TypeDB Fundamentals Lecture Series: from Nov 16 to Jan 9

Data migration

Migrating data from other sources into TypeDB is an important step. It is considered that we have already developed a schema for the TypeDB database according to the data model. Accurate and comprehensive schema design will simplify not only data migration but also the design of data queries later on.

This tutorial is based on the Phone calls example in TypeDB Examples repository. Advanced users may find it faster to follow the readme files for Java, Python, Node.js versions directly.

To load data into a TypeDB database we need to perform insert queries. The following example showcases how to load sample data from CSV, JSON, and XML formats using TypeDB Drivers for Java, Python, and Node.js.

The same approach could be used to load data from other sources (e.g., from REST API, or other DB engines using SQL, GraphQL) or using other TypeDB Clients.

Schema & data

The application described on this page is built to migrate and use the phone_calls database schema and dataset, which are both provided below.

Schema

The schema of the phone_calls database is defined by the following file:

See the visualization below.

phone_calls_schema

The schema in the file above consists of the following types.

Entity types:

  • person

    • owns first-name attribute type

    • owns last-name attribute type

    • owns phone-number attribute type

    • owns city attribute type

    • owns age attribute type

    • owns started-at attribute type

    • owns duration attribute type

  • company

    • owns name attribute type

Relation types:

  • call

    • role caller played by person type

    • role callee played by person type

  • contract

    • role customer played by person type

    • role provider played by company type

Attribute types:

  • first-name of string value type

  • last-name of string value type

  • phone-number of string value type

  • city of string value type

  • age of long value type

  • started-at of datetime value type

  • duration of long value type

  • name of string value type

Use TypeDB Studio or any other TypeDB Client to create a new database named phone_calls in a TypeDB server and import the schema file.

The step-by-step instructions how to create a database and load a schema file with TypeDB Studio can be found in the Quickstart guide. Make sure to use the schema file provided above instead of the IAM schema code/file from the Quickstart guide.

Dataset

Sample data for this example is available in three different formats below.

Application

In this example we will conduct migration by building an application to read through dataset files above and insert data into the TypeDB database created.

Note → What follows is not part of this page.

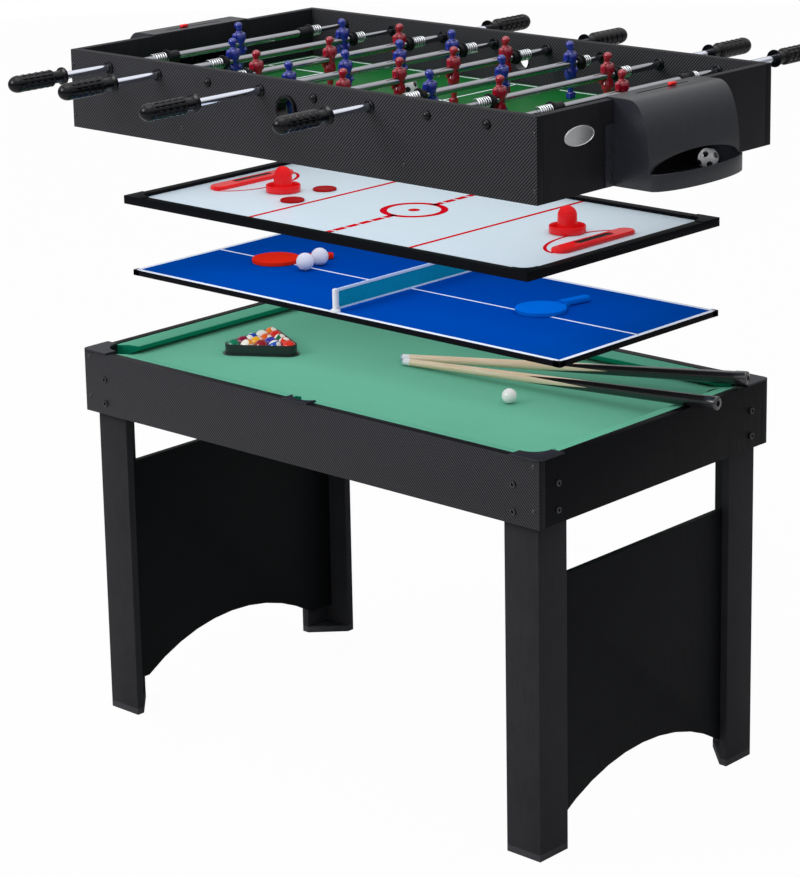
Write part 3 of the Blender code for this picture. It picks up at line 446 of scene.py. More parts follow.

The Phone Calls example application showcases:

  • importing dataset into a TypeDB database from:

    • CSV

    • JSON

    • XML

  • performing TypeQL queries to the database with imported data.

Pre-requirements

For any of the following language specific variant the following software is required:

  • TypeDB Core server (v.2.11.1+),

  • Java version 11+,

  • any IDE, for example, IntelliJ IDEA.

Language specific requirements
  • Java

  • Python

  • Node.js

For Java sample application the following software needs to be installed:

  • Bazel (v5.1.1)

For Python sample application the following software needs to be installed:

  • Python (v.3.10.5+),

  • pip package manager.

For Node.js sample application the following software needs to be installed:

  • Node.js (v16.16.0 LTS),

  • npm package manager.

Java

Clone the repository

Clone the TypeDB Examples repository to the local machine.

Start migration

Build the example with the bazel build //telecom/phone_calls/java/... command.

Use one of the following commands, depending on the chosen input format:

  • CSV

  • JSON

  • XML

bazel run //telecom/phone_calls/java:csv-migration
bazel run //telecom/phone_calls/java:json-migration
bazel run //telecom/phone_calls/java:xml-migration

Application logic

Data migration code is located inside {format}Migration.java file, where {format} is CSV, JSON, or XML.

The {format}Migration class calls the initialiseInputs() method, which returns a collection of Input called inputs. We then use each element in this collection to load each file from dataset into TypeDB database with connectAndMigrate(Collection<Input> inputs) method.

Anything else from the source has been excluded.